The Box space represents an n-dimensional box, so valid observations will be an array of n numbers.
For example for MountainCar the Observation is Box(2) : position (-1.2;0.6) and velocity (-0.07;0.07)
The Discrete space allows a fixed range of non-negative numbers.
For example for MountainCar The Action space is Discrete(3) : (0,push left); (1,no push); (2,push right)
In the other hand for MountainCarContinuous The Action space is Box(1) : Push car to the left (negative value) or to the right (positive value).
Gamma = 0.95 # [0,1] affects the output of the Bellman equation (Update function) the higher the value the more importance we give to long term reward.
LearningRate = 0.001 # [0,1] instead of updating the weight with the full amount, it is scaled by the learning rate.
Exploration= 1.0 # The maximal value of the Exploration rate.
ExplorationLimit = 0.1 # The min value of the Exploration rate.
ExplorationDecay = 0.995 # The decay of the exploration rate over time.
These parameters can be tweaked accordingly to obtain improved results.
The entire class Agent remains unchanged for the classic games except for Mountain Car Continuous where several changes were made to the Neural Network, Action and Update functions since the Action space is no longer a Discrete like the other examples.
The initialisation of the Agent now requires 3 inputs :
agent = Agent(observation_space, action_low, action_high)
to access the lowest and highest values possible of the Action space :
action_low = env.action_space.low[0]
action_high = env.action_space.high[0]
The score displayed also changes depending on the rules of the game, if the game is about staying longer "alive" like cartpole agent scores increments every frame however if it's about reaching the goal as fast as possible then the score decreases over time.
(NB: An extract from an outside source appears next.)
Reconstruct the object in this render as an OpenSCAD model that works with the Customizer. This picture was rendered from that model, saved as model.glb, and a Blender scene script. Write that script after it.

def Action(self,state) : #Taken from MountainCarCont.py
if np.random.rand() < self.Exploration:
return random.uniform(-1, 1) #random value (float) between -1 and 1
q_values = self.model.predict(state)
return q_values
The action function determines if the model is going to rely on exploration or the q-table (output of our neural net) a random number is generated if it's inferior to the exploration rate a random action is taken otherwise the action is predcited by our model.
def Update(self): #Taken from MountainCarCont.py
if len(self.memory) < BatchSize:
return batch = random.sample(self.memory, BatchSize)
for state, action, reward, state_next, terminal in batch:
q_update = reward
if not terminal:
q_update = (reward + Gamma * self.model.predict(state))
q_values = self.model.predict(state)
q_values = q_update
self.model.fit(state, [q_values], verbose=0)
self.Exploration *= ExplorationDecay
self.Exploration = max(ExplorationLimit, self.Exploration)
The Update function updates every Batch's q-values using Bellman's equation and decreases the exploration rate in proportion of the decay value chosen.
You can modify the settings of an environment by creating a custom version.
gym.envs.register(
id='MountainCarCustom-v0',
entry_point='gym.envs.classic_control:MountainCarEnv',
max_episode_steps=500,
reward_threshold=-110.0,)
In this case we decided to increase the number of steps allowed in every episode for better training (from 200 to 500).
Please refrain from submitting your results to the Gym leaderboard if you temper with the environment default settings.
The main difference here is that the Atari games observation is now an image of the game so we are going to use a Convolutional Neural Network :
def CNN(self) : #Taken from Breakout.py
self.model.add(Conv2D(32, kernel_size=(3, 3), activation='relu',input_shape=(32, 32, 1)))
self.model.add(Conv2D(64, (3, 3), activation='relu'))
self.model.add(MaxPooling2D(pool_size=(2, 2)))
self.model.add(Dropout(0.25))
self.model.add(Flatten())
self.model.add(Dense(128, activation='relu'))
self.model.add(Dropout(0.5))
self.model.add(Dense(self.action_space, activation='softmax'))
self.model.compile(loss="categorical_crossentropy", optimizer=Adam(lr=LearningRate))
We also added Prepare function to process the image before passing it to the neural net :
def prepare(state) :
output = tf.image.rgb_to_grayscale(state)
output = tf.image.crop_to_bounding_box(output, 34, 0, 160, 160)
output = tf.image.resize_images(output,[32, 32],method=tf.image.ResizeMethod.NEAREST_NEIGHBOR)
output = tf.squeeze(output)
array = K.eval(output)
return np.reshape(array, (1, 32,32,1))
Note that the training process for Atari Games is way longer than the classic ones.
Unfortunately we were not able to record the training of our agent on an Atari game (Breakout) due to hardware limitations (it took a long time just to get a couple of episodes going), but the results were promising.